In a new series of videos, Zacuto Producer/Director Steve Weiss looks into the future and sees a new funding model emerging (skip ahead to 3:00 if you’re short on time):

“I think that when cable dies, which is going to happen in the next five or six years, that companies—Ford will have their own shows, Target will have their own shows. Amazon has their own shows!”

I think he’s on to something.

We can all agree making movies costs money. The question is, “Who’s paying?”

There are really only two ways to pay for the media you watch. Either you pay directly (through ticket purchases or Cable TV subscriptions, etc.), or someone else pays. And that someone else is usually Advertisers.

The problem is that Google and Facebook have disrupted the Ad Business and now take the lion’s share of the global ad spend.

The recent, pre-Internet televison model was that TV Networks (the Gatekeepers) would contract producers to make shows. How did the Gatekeepers get paid? By selling ads. This situation supported Ad Agencies and lots of Professionals to make and place those ads.

The Brand’s message was intermediated by the Ad Agency and then the TV Networks. And the shows were somewhat entertaining, if you just ignored the commercials.

The Digital Revolution (which lowered production costs and correspondingly increased content) now allows the direct delivery of both content and advertising to viewers, bypassing the Gatekeepers.

I think the real problem remains: people hate commercials that too often interrupt or otherwise annoy them.

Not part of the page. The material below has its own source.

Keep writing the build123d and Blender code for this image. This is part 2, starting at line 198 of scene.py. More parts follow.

So what if Brands worked directly with Professionals on Programming, not Advertising?

This is what Weiss is getting at, I think.

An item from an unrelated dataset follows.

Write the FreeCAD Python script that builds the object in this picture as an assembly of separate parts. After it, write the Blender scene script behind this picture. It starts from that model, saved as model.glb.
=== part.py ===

Cases in point: Red Bull TV and BMW Films. The key is to align the brand with the content: for Red Bull it’s youth and adrenaline, for BMW it’s cars, class and action.

I think this is a new frontier: local businesses working with local filmmakers to produce mutually thematic content. Shout out to Justus Lowry who is doing something very similar in a documentary vein for culinary culture here in Victoria, BC.

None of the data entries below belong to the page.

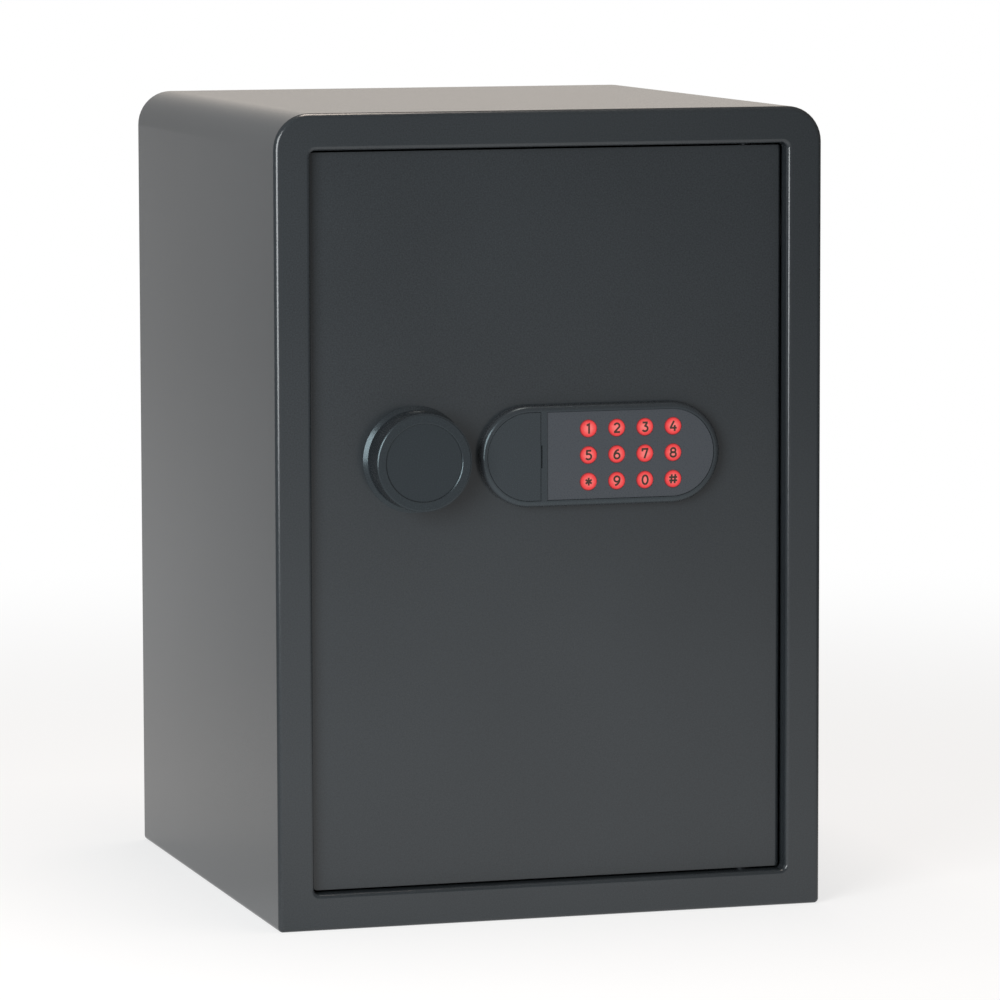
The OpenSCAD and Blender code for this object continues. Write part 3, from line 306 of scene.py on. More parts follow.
@dataclass(frozen=True)
class ZincPlate(Finish):
    """Steel, plated with zinc and passivated.

    The passivation leaves a cold grey with faint straw clouds, about two centimetres wide.
    """

    straw: str = "#c9c2ad"
    cloud_mm: float = 18.0
    spangle_mm: float = 1.2
    gloss: Span = (-0.06, 0.08)

    def detail(self, skin: Skin) -> None:
        """Adds the clouds of colour and the fine spangle in the gloss.

        Args:
            skin: The material.
        """
        cloud = add_node(skin.tree, "ShaderNodeTexNoise", {
            "Vector": skin.place, "Scale": per_mm(self.cloud_mm), "Detail": 3.0})
        skin.blend(self.colour, self.straw, cloud.outputs[0])
        spangle = add_node(skin.tree, "ShaderNodeTexVoronoi", {
            "Vector": skin.place, "Scale": per_mm(self.spangle_mm)})
        skin.polish(self.roughness, spangle.outputs["Distance"], FULL_SPAN, self.gloss)


@dataclass(frozen=True)
class TurnedMetal(Finish):
    """Bright metal, turned on a lathe.

    The tool leaves rings across the axis, so that the highlight runs along the piece as a streak.
    The true feed is about 0.1 mm; it is drawn five times as coarse, to show in the render.
    """

    axis: Axis = Axis.Z
    feed_mm: float = 0.5
    ring_depth_mm: float = 0.0012
    drawn_out: float = 0.02
    tone: Span = (0.88, 1.08)
    gloss: Span = (-0.05, 0.07)

    def detail(self, skin: Skin) -> None:
        """Adds the rings, in the tone, the gloss and the relief.

        Args:
            skin: The material.
        """
        drawn = add_node(skin.tree, "ShaderNodeMapping", {
            "Vector": skin.place, "Scale": self.axis.stretched(1.0, self.drawn_out)})
        rings = add_node(skin.tree, "ShaderNodeTexNoise", {
            "Vector": drawn.outputs[0], "Scale": per_mm(self.feed_mm), "Detail": 3.0})
        skin.shade(self.colour, rings.outputs[0], NOISE_SPAN, self.tone)
        skin.polish(self.roughness, rings.outputs[0], NOISE_SPAN, self.gloss)
        skin.emboss(rings.outputs[0], self.ring_depth_mm)


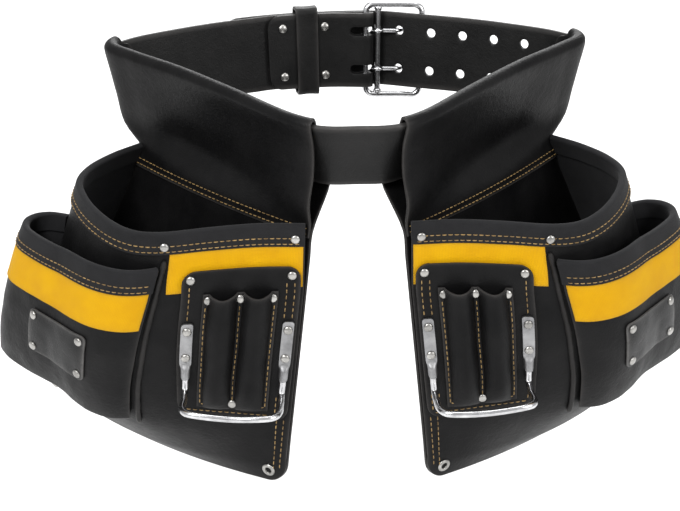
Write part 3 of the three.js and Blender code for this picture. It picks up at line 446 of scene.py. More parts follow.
LEATHER = leather_material("leather", (0.0025, 0.0025, 0.0027), (0.0075, 0.0073, 0.0075),
                           (0.05, 0.047, 0.045), 0.42, 1.3, 0.1)
BELT_LEATHER = leather_material("belt_leather", (0.003, 0.003, 0.003), (0.0085, 0.0083, 0.0082),
                                (0.055, 0.052, 0.05), 0.43, 1.0, 0.16)
PATCH_LEATHER = leather_material("patch_leather", (0.0015, 0.0015, 0.0016), (0.004, 0.004, 0.0042),
                                 (0.16, 0.155, 0.15), 0.27, 0.5, 0.15)
SUEDE = suede_material()
WEBBING = webbing_material()
THREAD = thread_material()
STEEL = metal_material("steel", (0.38, 0.38, 0.39), (0.66, 0.66, 0.67), 0.16, 0.3, 0.00006)
PLATE_STEEL = metal_material("plate_steel", (0.2, 0.2, 0.205), (0.34, 0.34, 0.345), 0.38, 0.55, 0.00012)
NICKEL = metal_material("nickel", (0.2, 0.195, 0.185), (0.46, 0.45, 0.43), 0.26, 0.42, 0.00008)


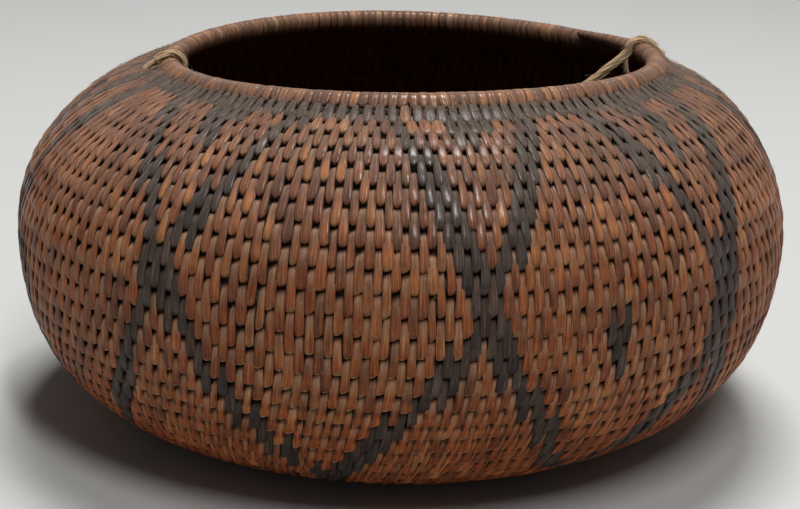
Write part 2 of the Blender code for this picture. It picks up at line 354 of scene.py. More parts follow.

I hate to call this Sponsored Content. Even Brand TV misses out on the synergy I envision. Brand Programming? Can you think of a better label?

My take: This kinda harkens back to the days of the TV Soaps, you know.

IMAX to show less 3D

As reported on The Wrap, IMAX Entertainment CEO Greg Foster said on a recent conference call that they will be cutting back on 3D releases in order to boost profits.

“We’re looking forward to playing fewer 3-D versions of films and more 2-D versions.”

He added:

“It’s worth noting ‘Dunkirk’ was showing exclusively in 2-D, which consumers have shown a strong preference for.”

For instance, Blade Runner 2049 will be shown in 2D, even though a 3D version will be available elsewhere.

My take: it’s smart for a large company like IMAX to mine their big data to gauge consumer interest in 3D versus 2D. The conclusion seems to be that more and more moviegoers would rather not wear 3D glasses when watching large-scale movies. Nevertheless, I still believe when it comes to small-scale individual VR watching, people will choose 3D180 over 360.

Google and Facebook take lion’s share of global advertising

CC BY-SA 3.0 Nick Youngson

Sara Fischer reports on Axios that Google and Facebook are booking “83% of every new ad dollar,” at $80.8B and $36.3B this year respectively.

These are huge percentages of the global advertising spend:

“Google’s ad revenue is roughly the same as all print ad revenue globally and Facebook’s ad revenue nearly topples all radio ad revenue globally.”

Related: the world’s biggest advertisers with country and category breakdowns.

My take: I was curious if this is a case of growing the market or of dominating the existing market. I think it’s a bit of both. Certainly mobile is where it’s at right now.